With vectors it's important that you don't allocate each time you insert. Since you know your cap (50 items) reserve the memory up front (reserve or reserve). With std:array just make it big enough to hold those 50 items.
If you use std::vector use a custom allocator not to request memory directly from OS each time you create a vector. You can find some cool allocators that use pooling or stack.

It's also very important to know your access patterns. Design your algorithms so that they access the data in a linear fassion i.e. items close to each other (ideally consecutive). If you reserve the space insertion is almost as cheap as in the array. If you use std::vector prefer emplace_back instead of push_back, as it creates an item in place instead of copying it into the vector.

Also be aware of your const usage, e.g. double get = vec[at]; If you're not modifying get later make it const. Since your vector is not const itself you're using a non-const operator[]. Use std::as_const or qAsConst in these cases. This is especially important with Qt containers like QVector, because they use implicit sharing and you might make an accidental detach (copy) by using non-const member and that would be very costly.

Q139

Started testing with linux profilers and found that vmware and native linux boot perform almost same.
And more interestingly found that running software under openSUSE or ubuntu under vmware under win 7 is significantly faster then just run in win7x64.
What could be the cause , is it linux kernel benefit and does vmware bypass windows kernel under VT-x virtualization mode?
Is there other linux compilers to try also besides gcc?

alt text
Some tests multiple times repeated and results vary very little between runs.
Software for the benchmark results is running 1 minute for each test and resut is number of calculations made.

Q139

With valgrind when using callgrind , is it possible to see overall times for functions instead of call counts also?
All logging features are enabled in settings.

mjsurette

@Q139
The clang compiler is available for Linux. I believe there are others. It also has some neat tools for formatting and doing static analysis of your code. It generally performs quite well and produces good code.

As for what container, benchmarking different ones will be the true test. @Chris-Kawa gave good advice though.

Mike

Q139

@Chris-Kawa If emplace_back is faster , is there any scenario when pushback would be needed instead?
If i have right info , emplace_back writes new item directly to array , while pushback makes new object and then writes it to array and probly destructs object later

Chris Kawa

@Q139 emplace_back is not always faster. It can be faster in certain scenarios ;)

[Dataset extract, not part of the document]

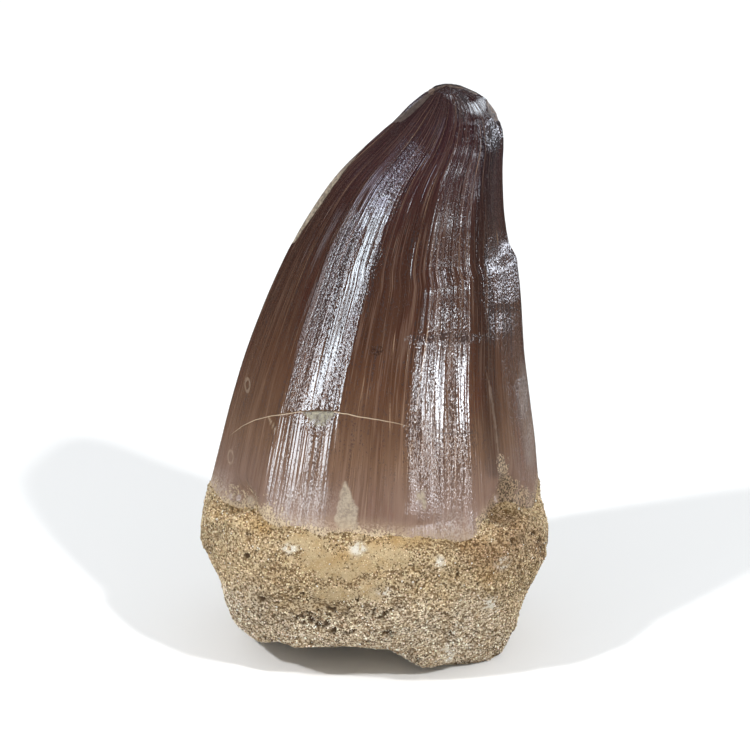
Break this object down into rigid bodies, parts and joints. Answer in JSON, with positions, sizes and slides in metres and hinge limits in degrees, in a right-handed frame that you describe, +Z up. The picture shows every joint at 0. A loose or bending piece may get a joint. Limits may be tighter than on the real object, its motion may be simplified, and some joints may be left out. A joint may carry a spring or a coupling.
{
  "type": "fossil mosasaur tooth",
  "caption": "Tall curved fossil tooth crown, faceted and two-edged, standing in a lump of sandy matrix that rests on a small flat spot.",
  "frame": {"origin": "middle of the footprint box, on the surface that the tooth stands on", "axes": "+Z up through the crown, +X towards the cutting edge that the apex leans over, -Y the broad faceted face"},
  "size_m": [0.0356, 0.029, 0.0603],
  "materials": {
    "enamel": "polished brown fossil enamel, finely striated",
    "sandy_matrix": "rough granular phosphate sandstone"
  },
  "bodies": {
    "root": {"crown": "enamel", "root_matrix": "sandy_matrix"}
  },
  "joints": []
}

If you have a vector of basic types (ints, floats, pointers etc.) you won't see a difference because no matter which one you use there's just gonna be a value written to memory location (probably just right from a CPU register so you can't go faster than that).

Now for the cases it does matter. Lets say you have a big, expensive to construct or copy structure:

struct BigStruct {
    BigStruct(int) { qDebug() << "Construction";  }
    BigStruct(const BigStruct&) { qDebug() << "Copy construction";  }
    BigStruct& operator=(const BigStruct&) { qDebug() << "Copy assignment"; return *this; }
};

Consider you push_back an element:

std::vector<BigStruct> foo;
foo.reserve(100);

foo.push_back(BigStruct(42));

// prints:
// Construction
// Copy construction

so a temporary instance is created, copied to the vector and then destroyed.
You might be smart and provide move semantics for your type to make it less expensive:

struct BigStruct {
   ...
   BigStruct(BigStruct&&) { qDebug() << "Move construction";  }
   BigStruct& operator=(BigStruct&&) { qDebug() << "Move assignment"; return *this; }
};

and now you have:

std::vector<BigStruct> foo;
foo.reserve(100);

foo.push_back(BigStruct(42));

// prints:
// Construction
// Move construction

This is better, but not all types are movable and you're still doing two things while you could be doing just one:

std::vector<BigStruct> foo;
foo.reserve(100);

foo.emplace_back(42);

// prints:
// Construction

This doesn't copy or move anything into the vector. It creates the thing already inside (usually via placement new). If the constructor takes parameters (like in this example 42) they are passed using perfect forwarding so everything is nice and optimizable.

For a scenario a push_back is needed - that's whenever you have an item already created and you want to put it in a vector. For example a usual case:

void SomeClass::addItem(const Item& item) {
   some_items_container.push_back(item);
}

which makes a copy of the item via copy construction.